» **Task requirements**: Return exactly and only these lines: the first of the listing through the one containing "hat stands on.".
▬▬▬▬▬▬
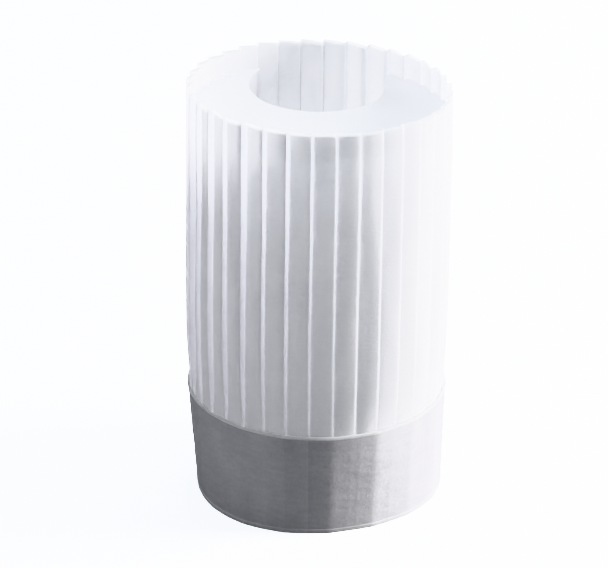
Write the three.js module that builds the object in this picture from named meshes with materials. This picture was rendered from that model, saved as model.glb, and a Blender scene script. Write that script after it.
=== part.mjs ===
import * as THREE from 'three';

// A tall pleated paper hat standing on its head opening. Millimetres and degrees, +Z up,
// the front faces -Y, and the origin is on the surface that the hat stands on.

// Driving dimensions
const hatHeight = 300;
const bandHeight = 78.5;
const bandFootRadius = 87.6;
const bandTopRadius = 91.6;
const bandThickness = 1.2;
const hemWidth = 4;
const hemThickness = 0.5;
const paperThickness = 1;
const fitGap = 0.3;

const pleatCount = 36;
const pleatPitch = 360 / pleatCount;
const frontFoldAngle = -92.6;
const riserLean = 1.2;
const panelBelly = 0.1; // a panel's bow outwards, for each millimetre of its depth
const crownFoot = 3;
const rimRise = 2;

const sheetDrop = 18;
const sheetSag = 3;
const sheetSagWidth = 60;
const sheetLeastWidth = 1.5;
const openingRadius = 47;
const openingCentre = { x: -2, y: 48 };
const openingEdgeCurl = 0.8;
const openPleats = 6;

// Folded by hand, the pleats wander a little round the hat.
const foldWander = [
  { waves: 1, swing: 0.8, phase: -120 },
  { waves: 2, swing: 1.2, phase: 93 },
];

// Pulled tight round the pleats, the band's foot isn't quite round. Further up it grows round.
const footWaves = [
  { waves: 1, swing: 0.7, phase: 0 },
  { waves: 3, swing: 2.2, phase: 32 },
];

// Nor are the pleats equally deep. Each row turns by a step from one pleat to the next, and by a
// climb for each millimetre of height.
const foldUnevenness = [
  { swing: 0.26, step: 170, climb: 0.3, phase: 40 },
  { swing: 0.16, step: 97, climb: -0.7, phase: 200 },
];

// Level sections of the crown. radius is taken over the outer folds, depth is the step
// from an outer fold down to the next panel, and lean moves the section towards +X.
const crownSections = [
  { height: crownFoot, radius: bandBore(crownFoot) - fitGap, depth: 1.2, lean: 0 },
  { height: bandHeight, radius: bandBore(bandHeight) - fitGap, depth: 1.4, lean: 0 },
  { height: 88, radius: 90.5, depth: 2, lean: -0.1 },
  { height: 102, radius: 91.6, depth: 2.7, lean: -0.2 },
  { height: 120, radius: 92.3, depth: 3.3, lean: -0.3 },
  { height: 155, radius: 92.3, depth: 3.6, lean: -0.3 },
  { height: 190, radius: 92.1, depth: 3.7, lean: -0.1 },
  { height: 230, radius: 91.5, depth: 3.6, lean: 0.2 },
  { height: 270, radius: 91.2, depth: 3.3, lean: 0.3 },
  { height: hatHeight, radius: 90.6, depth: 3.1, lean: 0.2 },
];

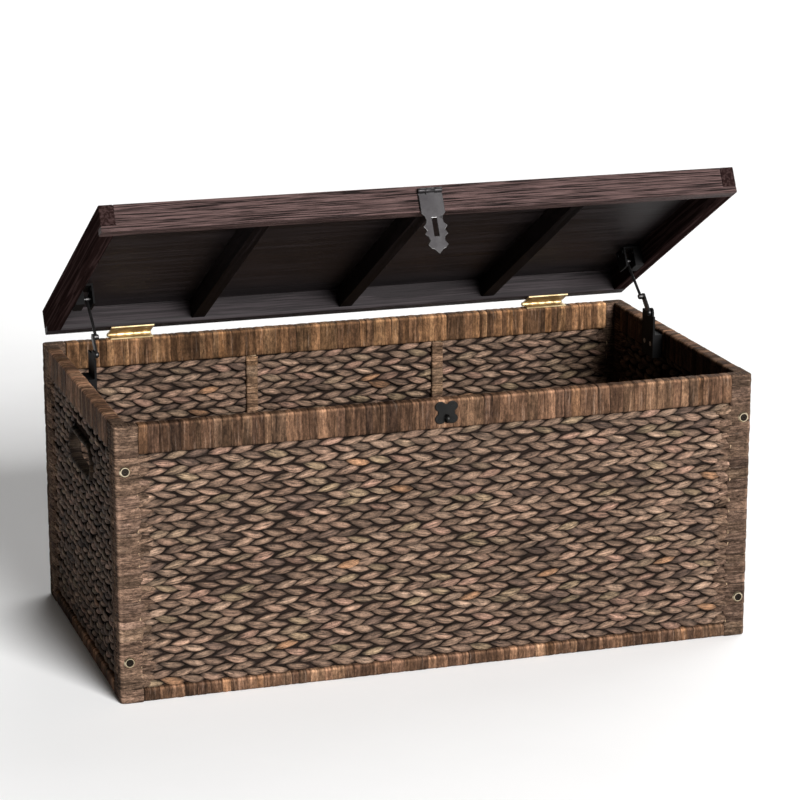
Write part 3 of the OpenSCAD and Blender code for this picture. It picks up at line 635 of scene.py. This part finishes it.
▬▬▬▬▬▬
» **Response below**:
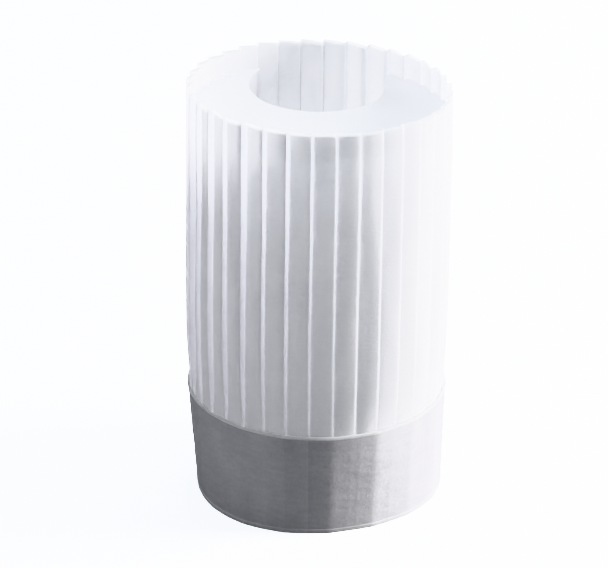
Write the three.js module that builds the object in this picture from named meshes with materials. This picture was rendered from that model, saved as model.glb, and a Blender scene script. Write that script after it.
=== part.mjs ===
import * as THREE from 'three';

// A tall pleated paper hat standing on its head opening. Millimetres and degrees, +Z up,
// the front faces -Y, and the origin is on the surface that the hat stands on.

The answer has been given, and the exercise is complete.